Provided material:
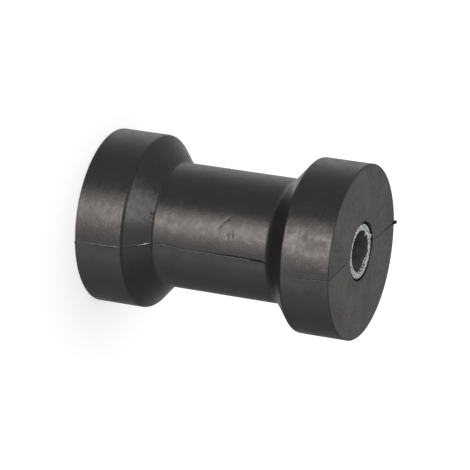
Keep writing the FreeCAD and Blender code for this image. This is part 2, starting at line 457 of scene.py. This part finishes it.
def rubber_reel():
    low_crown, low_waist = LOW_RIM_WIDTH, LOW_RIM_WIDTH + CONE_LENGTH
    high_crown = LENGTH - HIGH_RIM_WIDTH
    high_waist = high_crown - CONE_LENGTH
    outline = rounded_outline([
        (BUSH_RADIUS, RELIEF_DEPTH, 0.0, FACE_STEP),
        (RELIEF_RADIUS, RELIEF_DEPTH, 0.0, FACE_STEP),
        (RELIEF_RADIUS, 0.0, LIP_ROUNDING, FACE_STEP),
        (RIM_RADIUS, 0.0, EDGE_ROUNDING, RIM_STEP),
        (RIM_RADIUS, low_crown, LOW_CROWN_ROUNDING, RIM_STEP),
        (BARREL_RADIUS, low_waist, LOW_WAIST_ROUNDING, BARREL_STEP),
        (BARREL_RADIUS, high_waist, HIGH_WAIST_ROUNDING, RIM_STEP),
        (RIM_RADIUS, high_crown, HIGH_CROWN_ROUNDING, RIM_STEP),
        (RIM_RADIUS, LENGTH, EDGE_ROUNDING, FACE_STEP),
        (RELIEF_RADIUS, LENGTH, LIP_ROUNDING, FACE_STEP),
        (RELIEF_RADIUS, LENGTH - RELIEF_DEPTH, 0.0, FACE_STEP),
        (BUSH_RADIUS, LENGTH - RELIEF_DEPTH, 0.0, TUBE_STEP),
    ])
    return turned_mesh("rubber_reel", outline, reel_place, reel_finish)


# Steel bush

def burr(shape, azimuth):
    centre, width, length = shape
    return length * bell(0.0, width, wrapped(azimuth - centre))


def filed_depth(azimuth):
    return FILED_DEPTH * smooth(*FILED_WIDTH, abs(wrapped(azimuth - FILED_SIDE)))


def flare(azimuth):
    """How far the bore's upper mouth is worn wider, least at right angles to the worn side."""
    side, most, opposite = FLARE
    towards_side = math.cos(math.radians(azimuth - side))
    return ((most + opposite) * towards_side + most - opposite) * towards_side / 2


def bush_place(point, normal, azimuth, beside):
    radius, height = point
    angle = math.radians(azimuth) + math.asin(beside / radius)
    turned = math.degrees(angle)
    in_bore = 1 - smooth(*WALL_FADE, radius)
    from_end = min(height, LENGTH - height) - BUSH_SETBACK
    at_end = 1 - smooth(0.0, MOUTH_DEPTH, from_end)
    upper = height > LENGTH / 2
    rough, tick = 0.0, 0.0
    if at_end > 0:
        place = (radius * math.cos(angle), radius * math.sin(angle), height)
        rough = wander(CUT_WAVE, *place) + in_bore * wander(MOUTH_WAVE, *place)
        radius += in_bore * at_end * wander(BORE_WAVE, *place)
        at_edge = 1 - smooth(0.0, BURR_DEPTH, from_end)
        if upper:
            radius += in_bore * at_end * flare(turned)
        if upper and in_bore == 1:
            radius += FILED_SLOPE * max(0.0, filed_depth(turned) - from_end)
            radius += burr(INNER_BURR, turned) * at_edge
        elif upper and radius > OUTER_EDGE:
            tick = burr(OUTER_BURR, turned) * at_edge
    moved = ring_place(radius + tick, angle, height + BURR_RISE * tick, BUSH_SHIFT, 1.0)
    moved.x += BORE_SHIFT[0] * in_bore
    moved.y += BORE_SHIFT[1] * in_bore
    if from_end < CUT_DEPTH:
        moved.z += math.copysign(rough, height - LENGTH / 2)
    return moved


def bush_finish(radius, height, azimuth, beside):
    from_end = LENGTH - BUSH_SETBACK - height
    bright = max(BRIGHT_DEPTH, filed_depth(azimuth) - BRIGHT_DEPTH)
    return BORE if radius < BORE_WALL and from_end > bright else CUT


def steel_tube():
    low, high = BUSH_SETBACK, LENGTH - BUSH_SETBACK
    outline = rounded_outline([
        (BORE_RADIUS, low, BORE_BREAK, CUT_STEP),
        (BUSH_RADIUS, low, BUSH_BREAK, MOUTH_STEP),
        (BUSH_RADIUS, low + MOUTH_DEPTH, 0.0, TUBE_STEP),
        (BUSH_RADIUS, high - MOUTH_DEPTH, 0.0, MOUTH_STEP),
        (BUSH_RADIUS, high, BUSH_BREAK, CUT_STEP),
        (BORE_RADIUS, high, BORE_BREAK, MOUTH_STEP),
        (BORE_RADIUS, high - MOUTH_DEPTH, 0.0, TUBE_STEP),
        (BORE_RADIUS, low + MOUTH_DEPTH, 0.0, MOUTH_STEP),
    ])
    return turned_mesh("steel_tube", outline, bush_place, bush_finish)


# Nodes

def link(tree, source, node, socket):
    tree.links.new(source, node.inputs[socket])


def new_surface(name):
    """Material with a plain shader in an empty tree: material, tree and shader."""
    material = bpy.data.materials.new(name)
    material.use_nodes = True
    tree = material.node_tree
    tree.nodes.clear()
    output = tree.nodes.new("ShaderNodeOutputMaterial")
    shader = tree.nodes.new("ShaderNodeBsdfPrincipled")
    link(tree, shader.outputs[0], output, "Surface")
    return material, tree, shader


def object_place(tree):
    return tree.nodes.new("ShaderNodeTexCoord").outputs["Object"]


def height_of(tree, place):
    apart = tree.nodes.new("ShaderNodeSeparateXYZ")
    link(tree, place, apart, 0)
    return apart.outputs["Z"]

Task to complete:
Return the material in full, exactly as shown.

Solution to this problem:
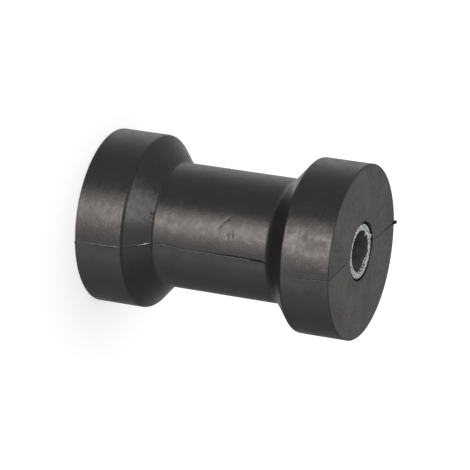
Keep writing the FreeCAD and Blender code for this image. This is part 2, starting at line 457 of scene.py. This part finishes it.
def rubber_reel():
    low_crown, low_waist = LOW_RIM_WIDTH, LOW_RIM_WIDTH + CONE_LENGTH
    high_crown = LENGTH - HIGH_RIM_WIDTH
    high_waist = high_crown - CONE_LENGTH
    outline = rounded_outline([
        (BUSH_RADIUS, RELIEF_DEPTH, 0.0, FACE_STEP),
        (RELIEF_RADIUS, RELIEF_DEPTH, 0.0, FACE_STEP),
        (RELIEF_RADIUS, 0.0, LIP_ROUNDING, FACE_STEP),
        (RIM_RADIUS, 0.0, EDGE_ROUNDING, RIM_STEP),
        (RIM_RADIUS, low_crown, LOW_CROWN_ROUNDING, RIM_STEP),
        (BARREL_RADIUS, low_waist, LOW_WAIST_ROUNDING, BARREL_STEP),
        (BARREL_RADIUS, high_waist, HIGH_WAIST_ROUNDING, RIM_STEP),
        (RIM_RADIUS, high_crown, HIGH_CROWN_ROUNDING, RIM_STEP),
        (RIM_RADIUS, LENGTH, EDGE_ROUNDING, FACE_STEP),
        (RELIEF_RADIUS, LENGTH, LIP_ROUNDING, FACE_STEP),
        (RELIEF_RADIUS, LENGTH - RELIEF_DEPTH, 0.0, FACE_STEP),
        (BUSH_RADIUS, LENGTH - RELIEF_DEPTH, 0.0, TUBE_STEP),
    ])
    return turned_mesh("rubber_reel", outline, reel_place, reel_finish)


# Steel bush

def burr(shape, azimuth):
    centre, width, length = shape
    return length * bell(0.0, width, wrapped(azimuth - centre))


def filed_depth(azimuth):
    return FILED_DEPTH * smooth(*FILED_WIDTH, abs(wrapped(azimuth - FILED_SIDE)))


def flare(azimuth):
    """How far the bore's upper mouth is worn wider, least at right angles to the worn side."""
    side, most, opposite = FLARE
    towards_side = math.cos(math.radians(azimuth - side))
    return ((most + opposite) * towards_side + most - opposite) * towards_side / 2


def bush_place(point, normal, azimuth, beside):
    radius, height = point
    angle = math.radians(azimuth) + math.asin(beside / radius)
    turned = math.degrees(angle)
    in_bore = 1 - smooth(*WALL_FADE, radius)
    from_end = min(height, LENGTH - height) - BUSH_SETBACK
    at_end = 1 - smooth(0.0, MOUTH_DEPTH, from_end)
    upper = height > LENGTH / 2
    rough, tick = 0.0, 0.0
    if at_end > 0:
        place = (radius * math.cos(angle), radius * math.sin(angle), height)
        rough = wander(CUT_WAVE, *place) + in_bore * wander(MOUTH_WAVE, *place)
        radius += in_bore * at_end * wander(BORE_WAVE, *place)
        at_edge = 1 - smooth(0.0, BURR_DEPTH, from_end)
        if upper:
            radius += in_bore * at_end * flare(turned)
        if upper and in_bore == 1:
            radius += FILED_SLOPE * max(0.0, filed_depth(turned) - from_end)
            radius += burr(INNER_BURR, turned) * at_edge
        elif upper and radius > OUTER_EDGE:
            tick = burr(OUTER_BURR, turned) * at_edge
    moved = ring_place(radius + tick, angle, height + BURR_RISE * tick, BUSH_SHIFT, 1.0)
    moved.x += BORE_SHIFT[0] * in_bore
    moved.y += BORE_SHIFT[1] * in_bore
    if from_end < CUT_DEPTH:
        moved.z += math.copysign(rough, height - LENGTH / 2)
    return moved


def bush_finish(radius, height, azimuth, beside):
    from_end = LENGTH - BUSH_SETBACK - height
    bright = max(BRIGHT_DEPTH, filed_depth(azimuth) - BRIGHT_DEPTH)
    return BORE if radius < BORE_WALL and from_end > bright else CUT


def steel_tube():
    low, high = BUSH_SETBACK, LENGTH - BUSH_SETBACK
    outline = rounded_outline([
        (BORE_RADIUS, low, BORE_BREAK, CUT_STEP),
        (BUSH_RADIUS, low, BUSH_BREAK, MOUTH_STEP),
        (BUSH_RADIUS, low + MOUTH_DEPTH, 0.0, TUBE_STEP),
        (BUSH_RADIUS, high - MOUTH_DEPTH, 0.0, MOUTH_STEP),
        (BUSH_RADIUS, high, BUSH_BREAK, CUT_STEP),
        (BORE_RADIUS, high, BORE_BREAK, MOUTH_STEP),
        (BORE_RADIUS, high - MOUTH_DEPTH, 0.0, TUBE_STEP),
        (BORE_RADIUS, low + MOUTH_DEPTH, 0.0, MOUTH_STEP),
    ])
    return turned_mesh("steel_tube", outline, bush_place, bush_finish)


# Nodes

def link(tree, source, node, socket):
    tree.links.new(source, node.inputs[socket])


def new_surface(name):
    """Material with a plain shader in an empty tree: material, tree and shader."""
    material = bpy.data.materials.new(name)
    material.use_nodes = True
    tree = material.node_tree
    tree.nodes.clear()
    output = tree.nodes.new("ShaderNodeOutputMaterial")
    shader = tree.nodes.new("ShaderNodeBsdfPrincipled")
    link(tree, shader.outputs[0], output, "Surface")
    return material, tree, shader


def object_place(tree):
    return tree.nodes.new("ShaderNodeTexCoord").outputs["Object"]


def height_of(tree, place):
    apart = tree.nodes.new("ShaderNodeSeparateXYZ")
    link(tree, place, apart, 0)
    return apart.outputs["Z"]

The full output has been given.